(Entries taken from a collection)

* begin *

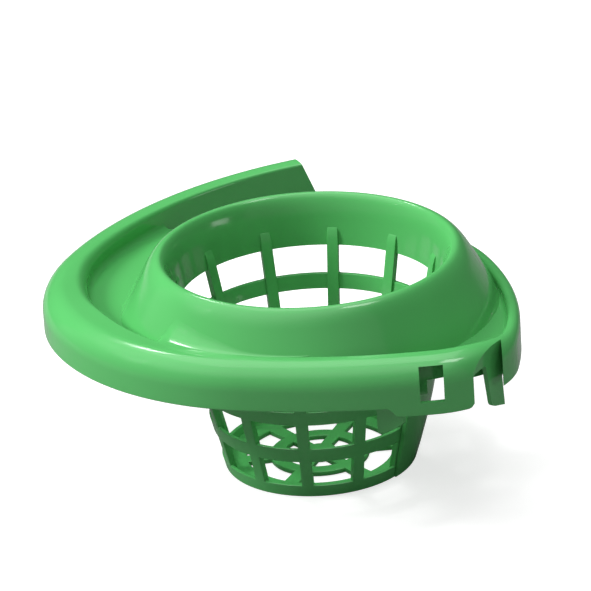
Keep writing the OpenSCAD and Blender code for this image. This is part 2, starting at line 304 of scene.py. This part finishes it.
# ---------------------------------------------------------------- basket
def build_basket():
    levels = [0, BAND_H]
    for a, b in HOOPS:
        levels += [a, b]
    levels += [FUNNEL_Z]
    open_rows = {1, 3, 5, 7}
    bar_cells, gap_cells = 3, 7
    per = bar_cells + gap_cells
    cols = per * BARS

    def turn(col, z):
        k, c = divmod(col, per)
        half = math.degrees(math.asin(BAR_W / 2 / (basket_r(z) + WALL / 2)))
        here, after = BAR_TURNS[k], BAR_TURNS[(k + 1) % BARS]
        pitch = (after - here) % 360
        if c <= bar_cells:
            a = -half + 2 * half * c / bar_cells
        else:
            a = half + (pitch - 2 * half) * (c - bar_cells) / gap_cells
        return math.radians(90 - (here + a))

    verts, index = [], {}
    for row, z in enumerate(levels):
        for col in range(cols):
            t = turn(col, z)
            for side, r in ((0, basket_r(z)), (1, basket_r(z) + WALL)):
                index[row, col, side] = len(verts)
                verts.append((r * math.cos(t), r * math.sin(t), z))

    def solid(row, col):
        if row < 0 or row >= len(levels) - 1:
            return False
        return not (row in open_rows and (col % per) >= bar_cells)

    faces = []
    for row in range(len(levels) - 1):
        for col in range(cols):
            if not solid(row, col):
                continue
            nxt = (col + 1) % cols
            ring = [(row, col), (row, nxt), (row + 1, nxt), (row + 1, col)]
            faces.append(tuple(index[r, c, 1] for r, c in ring))
            faces.append(tuple(index[r, c, 0] for r, c in reversed(ring)))
            beside = ((row - 1, col), (row, nxt), (row + 1, col), (row, (col - 1) % cols))
            for k, cell in enumerate(beside):
                if not solid(*cell):
                    a, b = ring[k], ring[(k + 1) % 4]
                    faces.append((index[a + (1,)], index[b + (1,)],
                                  index[b + (0,)], index[a + (0,)]))
    basket = mesh_piece("basket_wall", verts, faces)
    bevel(basket, 0.55, 2)
    smooth(basket, 45)
    nodes = ["base_band", "hoop_lower", "hoop_middle", "hoop_upper"]
    nodes += ["bar_%02d" % (k + 1) for k in range(BARS)]
    place(basket, *nodes)


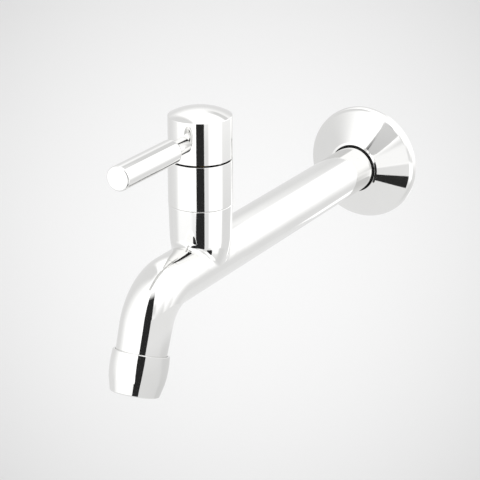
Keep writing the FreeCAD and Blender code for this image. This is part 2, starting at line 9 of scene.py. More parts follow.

* end *

From the data above, copy each line that has the string "this".

FULL SOLUTION —
Keep writing the OpenSCAD and Blender code for this image. This is part 2, starting at line 304 of scene.py. This part finishes it.
Keep writing the FreeCAD and Blender code for this image. This is part 2, starting at line 9 of scene.py. More parts follow.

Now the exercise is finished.